In one protestant camp and all Catholic, Baptism is a physical outward sign of grace given on the spiritual level, it is inseprable and occurs at the moment of Baptism, all acts of Baptism (done properly) confer grace on the individual. (Im not sure about the P side but the C side teaches that original sin and all other sins committed up to that moment is washed away.) In the other protestant camp Baptism is nothing more than a outward sign to your fellow Christians that you are a changed person, but they believe that no grace is conferred on the individual. This to me is one distinction about the Sacraments as a whole when dealing with P's vs. C's, especially the point when one becomes Christian. The Biblical and Historical moment when one becomes a Christian is when they are Baptized.
To Catholics the Sacraments really are grace conferring acts and hense saving acts, and for all Sacraments to be vaild and protected that is where the Church comes in. Not an invisible global tentcovering, but a physical and very real presence that men can always look to for the truth.

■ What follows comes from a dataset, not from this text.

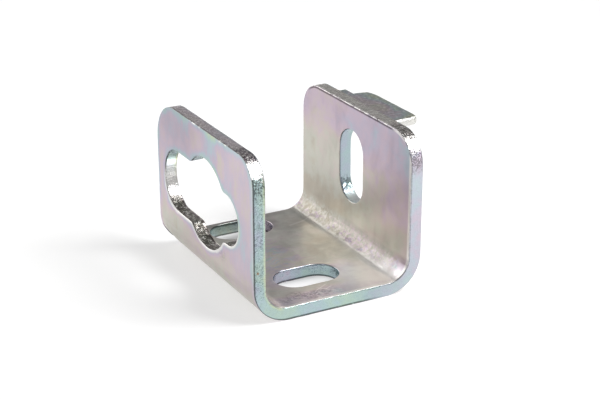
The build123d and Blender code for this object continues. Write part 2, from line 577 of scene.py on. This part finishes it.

Now onto the James vs. Paul issue. I dont believe they were teaching opposite things at all. The issue protestants get caught up with, as some here have already said, is the faith vs rules and regulations of the Law, they think that means the same things as good works in general but it doesnt. Paul made it clear Abraham was justified by Faith, but he always made it clear that certain sins would result in a person not going to heaven. The people he was talking to knew Abraham lived a good God fearing life and did what God wanted him to, even when it sounded too good to be true. Now here is where James comes in, people usually point to James 2:24 and say "not by faith alone" which protestants turn around and point to Paul's references to Abraham. The key is James 2:22-23 which explains the Abraham situation perfectly which Paul implied the whole time. James says for Abraham specifically that: "Faith was ACTIVE WITH and COMPLETED by works" Abraham didnt have the Law at that time, so those works mentioned didnt mean the Law, it meant obeying God and doing good.
Other than that Binx has pretty much covered the bases.